Canadian Alain Robidoux reached the semi-finals here in Sheffield in 1997, however his game was subsequently left in tatters when his cue was snapped into several pieces. He had it sent for repairs, but when the cue maker noticed a sponsor’s logo had been fixed to it, he took offence and set about it like firewood. The following season, Robidoux failed to win a single match.
Triple Crown winner and 2005 world champion Shaun Murphy believes that a scientific outlook is best when selecting a cue. The Englishman feels that different sorts of cues are suited to certain conditions and climates.

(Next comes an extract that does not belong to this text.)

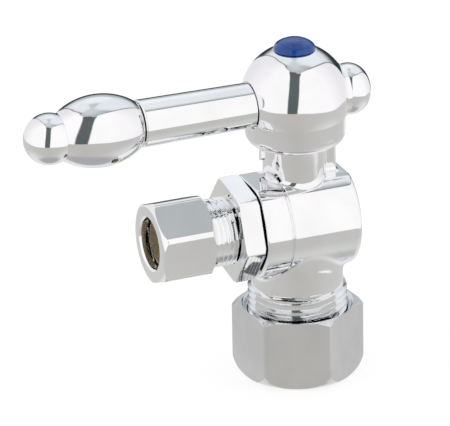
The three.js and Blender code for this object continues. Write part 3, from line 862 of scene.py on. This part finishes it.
# ---------------------------------------------------------------------------------------------
# Parts inside: the plated ball between two white PTFE seats, the machined brass stem with its
# thrust washer and black O-rings, and the zinc plated screw and washer under the index button.
# They keep the shapes they were drawn with and get their own finishes.
# ---------------------------------------------------------------------------------------------
def plain_finish(name, metallic, colours, roughness, grain_size, relief_depth):
    """A finish with two tones and a fine relief, with grain and relief in mm."""
    material = bpy.data.materials.new(name)
    material.use_nodes = True
    tree = material.node_tree
    shader = tree.nodes["Principled BSDF"]
    shader.inputs["Metallic"].default_value = metallic
    grain = add_node(tree, "ShaderNodeTexCoord").outputs["Object"]
    spread = add_node(tree, "ShaderNodeTexNoise", {
        "Vector": grain, "Scale": 1 / (grain_size * MM), "Detail": 4.0,
    }).outputs["Fac"]
    tone = add_node(tree, "ShaderNodeValToRGB", {"Fac": spread})
    set_ramp(tone, [(0.3, colours[0]), (0.7, colours[1])])
    dullness = add_node(tree, "ShaderNodeMapRange", {
        "Value": spread, "To Min": roughness[0], "To Max": roughness[1],
    }).outputs["Result"]
    relief = add_node(tree, "ShaderNodeBump", {
        "Height": spread, "Strength": 0.4, "Distance": relief_depth * MM,
    }).outputs["Normal"]
    tree.links.new(tone.outputs["Color"], shader.inputs["Base Color"])
    tree.links.new(dullness, shader.inputs["Roughness"])
    tree.links.new(relief, shader.inputs["Normal"])
    return material


# moulded PTFE is waxy, rubber nearly matt, and zinc plate a dull cold grey
ptfe = plain_finish("white PTFE", 0.0, ("#eceae4", "#f6f5f1"), (0.35, 0.5), 1.2, 0.01)
rubber = plain_finish("black nitrile rubber", 0.0, ("#141414", "#1f1f1f"), (0.5, 0.7), 0.6, 0.01)
zinc_steel = plain_finish("zinc plated steel", 1.0, ("#a7acb3", "#c3c7cc"), (0.25, 0.4), 0.8, 0.005)
finishes = {
    "ball": chrome_plate, "stem": bare_brass, "rear_seat": ptfe, "outlet_seat": ptfe,
    "stem_thrust_washer": ptfe, "stem_o_ring_lower": rubber, "stem_o_ring_upper": rubber,
    "adapter_o_ring": rubber, "handle_screw": zinc_steel, "screw_lock_washer": zinc_steel,
}
for name, finish in finishes.items():
    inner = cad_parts[name]
    inner.data.materials.clear()
    inner.data.materials.append(finish)
    pick(inner)
    bpy.ops.object.shade_smooth_by_angle(angle=radians(35))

“Cue ball physics are massively important,” he said. “You need to understand how that cue ball moves around the table and what degree of deflection the cue generates. That is directly related to a player’s performance. A stiffer cue pushes the ball more off line while a whippier shaft soaks up the impact, a bit like the kick point on a golf club and that keeps it straighter.

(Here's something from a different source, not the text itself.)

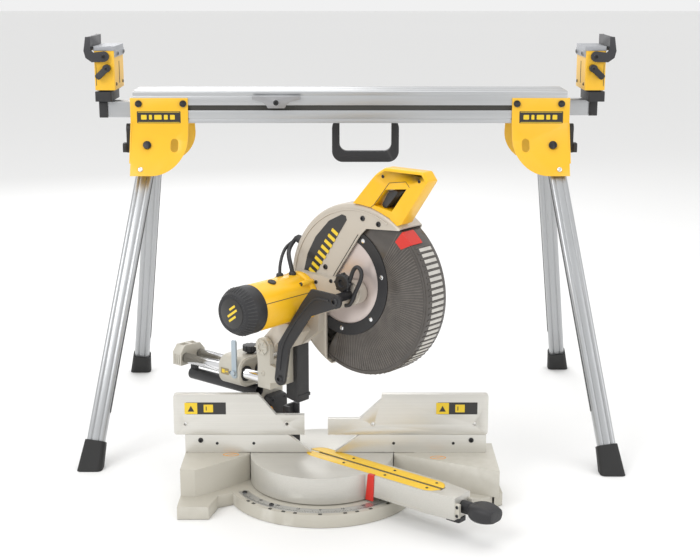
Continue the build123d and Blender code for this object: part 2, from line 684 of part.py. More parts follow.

“When you go to places like Shanghai, where the humidity is high, the white doesn’t deflect as much around the table. The cue can make the difference. My coach Chris Henry and I actually contemplated the idea of walking out into the arena for the Shanghai Masters with three different cues. One standard cue, one for higher deflection and one for lower deflection. I’d start off with the standard one and go up or down depending on what was required. It is just getting over the stigma that you play with one cue and that is it. Until it works, everyone thinks you are completely off your head.

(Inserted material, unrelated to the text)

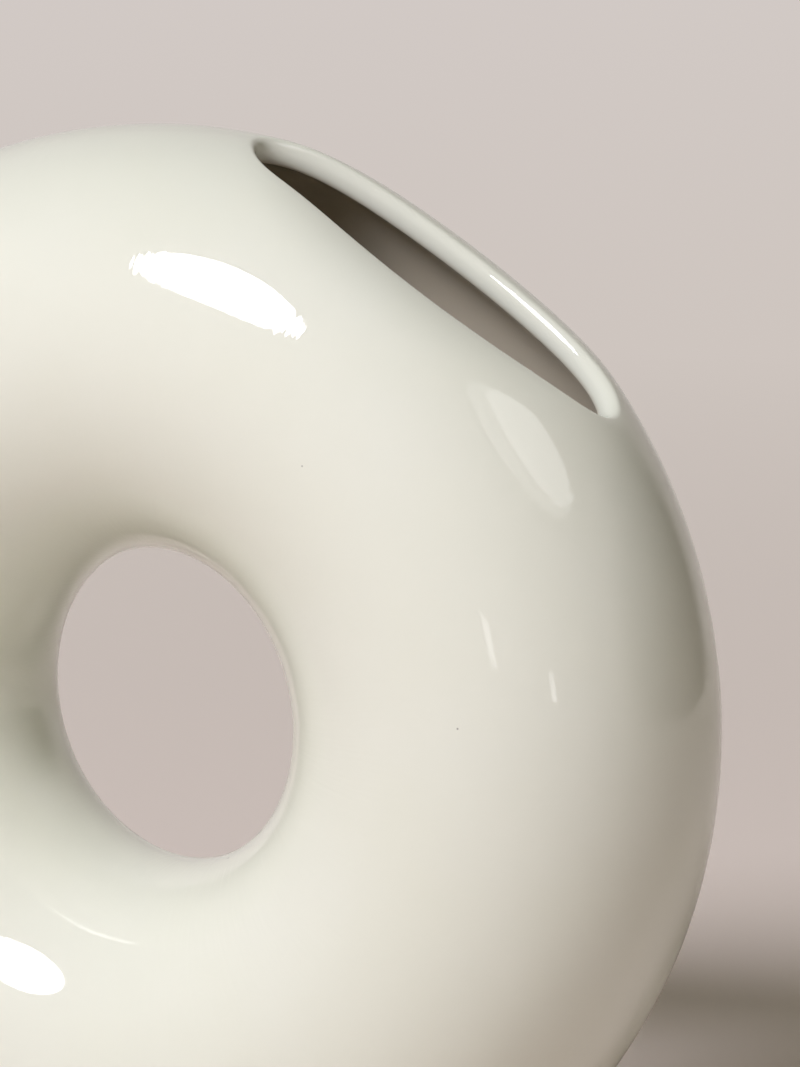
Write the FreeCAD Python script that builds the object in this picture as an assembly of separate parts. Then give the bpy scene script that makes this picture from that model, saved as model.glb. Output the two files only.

“I’d never rule out doing it because I think it is the future. We are a good way behind in snooker as far as technology is concerned. I believe in 50 years everyone will look back on us and think we were relics. You take one cue everywhere and expect it to perform the same. Roger Federer doesn’t use the same string tension wherever he goes. However, if a player came out with five different cues at a major snooker event you would think he had lost the plot.”
While Murphy is considering using multiple cues from a scientific perspective, two-time ranking event winner and cue collector Dale likes to make regular changes for aesthetic reasons. The Welshman has used upwards of 30 different cues throughout his career and attributes his switches to a fascination in the craftsmanship which goes into making them.
“You’d never see me play with a cue that didn’t look good,” he said. “I have never changed because I thought I was playing poorly or I was looking for a quick fix. The good thing is that when you try a new cue out you probably know within 10 minutes if it is going to work for you.
“When I won the 2007 Shanghai Masters, I only had the cue for a week before the event. After my first round match I decided that I needed to do some work on it because of the humid conditions. I am a self-taught French polisher and woodworker, so I can taper cues. With the help of one of the Chinese volunteers I managed to go to a shop and buy some sanding sealer with some abrasives and I tapered the shaft to create a tiny bit more flex. It worked out well and I played great for the rest of the week.
“I just love timbers and find them beautiful. The sheer variety of woods, from coromandel timber to beautiful satinwood inlays, make cues amazing to hold and aesthetically pleasing. I have got rid of my cue collection now, but I used to have over 100 of them. I have actually considered going on the Antiques Roadshow a few times. I certainly could be their billiards expert if they ever needed one!”